:: STATED GOAL ::
Will you return, word for word, only the lines from the top of the data below down to and including the one with "PANEL_INSIDE = 2.0"?

:: SUPPLIED INFORMATION ::

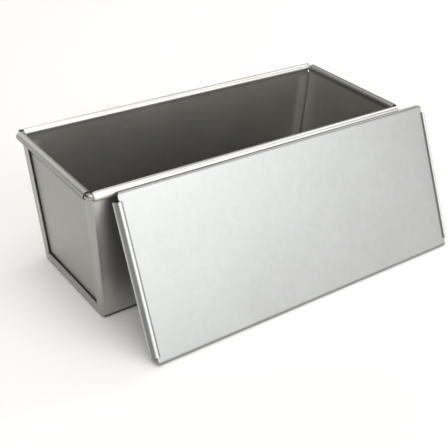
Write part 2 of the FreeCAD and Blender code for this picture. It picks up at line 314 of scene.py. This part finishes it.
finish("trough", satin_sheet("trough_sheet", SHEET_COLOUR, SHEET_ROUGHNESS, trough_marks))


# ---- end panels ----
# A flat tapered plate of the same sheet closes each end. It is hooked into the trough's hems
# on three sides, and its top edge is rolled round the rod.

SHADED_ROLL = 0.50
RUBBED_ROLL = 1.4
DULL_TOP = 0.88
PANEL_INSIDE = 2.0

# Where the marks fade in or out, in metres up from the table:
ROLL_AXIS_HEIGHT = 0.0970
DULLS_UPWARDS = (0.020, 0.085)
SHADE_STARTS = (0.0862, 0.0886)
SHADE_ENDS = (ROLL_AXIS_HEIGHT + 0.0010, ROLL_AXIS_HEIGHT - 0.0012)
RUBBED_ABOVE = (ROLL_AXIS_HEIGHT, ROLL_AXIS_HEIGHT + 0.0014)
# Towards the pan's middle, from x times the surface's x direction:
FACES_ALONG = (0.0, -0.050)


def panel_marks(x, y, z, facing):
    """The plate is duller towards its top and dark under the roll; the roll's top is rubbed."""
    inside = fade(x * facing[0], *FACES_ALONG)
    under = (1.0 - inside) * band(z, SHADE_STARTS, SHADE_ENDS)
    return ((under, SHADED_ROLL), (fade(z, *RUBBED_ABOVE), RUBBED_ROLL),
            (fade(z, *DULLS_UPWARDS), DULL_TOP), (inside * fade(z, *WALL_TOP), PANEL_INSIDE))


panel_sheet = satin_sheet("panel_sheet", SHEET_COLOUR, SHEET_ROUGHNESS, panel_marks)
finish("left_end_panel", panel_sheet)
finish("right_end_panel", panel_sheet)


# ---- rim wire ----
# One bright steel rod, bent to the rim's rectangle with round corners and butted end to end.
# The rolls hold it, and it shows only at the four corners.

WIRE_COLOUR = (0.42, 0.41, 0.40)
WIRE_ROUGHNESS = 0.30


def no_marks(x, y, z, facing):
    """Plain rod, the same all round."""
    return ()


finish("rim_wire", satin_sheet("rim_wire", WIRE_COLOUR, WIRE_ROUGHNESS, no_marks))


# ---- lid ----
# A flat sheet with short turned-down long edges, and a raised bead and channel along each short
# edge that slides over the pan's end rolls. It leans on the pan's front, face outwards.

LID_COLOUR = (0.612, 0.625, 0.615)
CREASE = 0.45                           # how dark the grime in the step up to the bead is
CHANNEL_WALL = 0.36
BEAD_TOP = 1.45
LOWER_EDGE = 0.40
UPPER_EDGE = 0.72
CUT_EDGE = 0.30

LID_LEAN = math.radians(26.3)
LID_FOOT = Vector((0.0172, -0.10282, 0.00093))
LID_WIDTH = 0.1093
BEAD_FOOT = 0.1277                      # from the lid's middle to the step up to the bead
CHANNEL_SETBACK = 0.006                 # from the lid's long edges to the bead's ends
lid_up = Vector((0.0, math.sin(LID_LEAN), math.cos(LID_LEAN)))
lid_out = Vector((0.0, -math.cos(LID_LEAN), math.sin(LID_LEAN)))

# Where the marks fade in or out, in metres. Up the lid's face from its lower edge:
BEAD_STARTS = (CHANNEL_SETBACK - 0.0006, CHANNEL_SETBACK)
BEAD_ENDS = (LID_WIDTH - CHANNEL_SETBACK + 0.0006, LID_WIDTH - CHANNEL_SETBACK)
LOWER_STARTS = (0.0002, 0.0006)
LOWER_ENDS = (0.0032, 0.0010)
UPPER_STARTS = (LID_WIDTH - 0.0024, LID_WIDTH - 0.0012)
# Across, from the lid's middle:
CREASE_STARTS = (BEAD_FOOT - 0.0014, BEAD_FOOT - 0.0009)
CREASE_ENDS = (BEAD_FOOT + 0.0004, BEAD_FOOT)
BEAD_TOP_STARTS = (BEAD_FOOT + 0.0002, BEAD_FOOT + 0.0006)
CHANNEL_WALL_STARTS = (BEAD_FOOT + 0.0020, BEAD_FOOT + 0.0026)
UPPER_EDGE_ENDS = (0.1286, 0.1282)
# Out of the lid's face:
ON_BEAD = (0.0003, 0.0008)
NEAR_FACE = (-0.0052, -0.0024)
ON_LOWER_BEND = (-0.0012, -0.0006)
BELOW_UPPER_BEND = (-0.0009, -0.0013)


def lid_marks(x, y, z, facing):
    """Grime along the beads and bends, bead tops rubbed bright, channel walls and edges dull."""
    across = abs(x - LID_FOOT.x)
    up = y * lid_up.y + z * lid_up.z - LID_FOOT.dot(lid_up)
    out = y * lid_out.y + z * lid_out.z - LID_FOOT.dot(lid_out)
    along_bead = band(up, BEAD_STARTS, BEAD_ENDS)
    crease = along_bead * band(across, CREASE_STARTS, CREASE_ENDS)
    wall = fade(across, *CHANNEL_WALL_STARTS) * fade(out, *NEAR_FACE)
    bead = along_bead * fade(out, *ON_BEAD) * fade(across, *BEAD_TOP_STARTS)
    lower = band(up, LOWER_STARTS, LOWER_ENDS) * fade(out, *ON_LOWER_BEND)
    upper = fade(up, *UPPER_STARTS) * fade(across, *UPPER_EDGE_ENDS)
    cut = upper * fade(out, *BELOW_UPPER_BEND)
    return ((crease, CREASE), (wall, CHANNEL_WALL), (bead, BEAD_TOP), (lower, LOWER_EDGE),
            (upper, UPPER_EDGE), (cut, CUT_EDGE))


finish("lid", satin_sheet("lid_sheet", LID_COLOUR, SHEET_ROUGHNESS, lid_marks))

:: COMPLETED EXERCISE ::
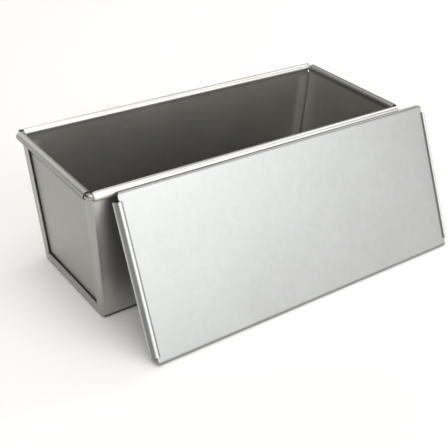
Write part 2 of the FreeCAD and Blender code for this picture. It picks up at line 314 of scene.py. This part finishes it.
finish("trough", satin_sheet("trough_sheet", SHEET_COLOUR, SHEET_ROUGHNESS, trough_marks))


# ---- end panels ----
# A flat tapered plate of the same sheet closes each end. It is hooked into the trough's hems
# on three sides, and its top edge is rolled round the rod.

SHADED_ROLL = 0.50
RUBBED_ROLL = 1.4
DULL_TOP = 0.88
PANEL_INSIDE = 2.0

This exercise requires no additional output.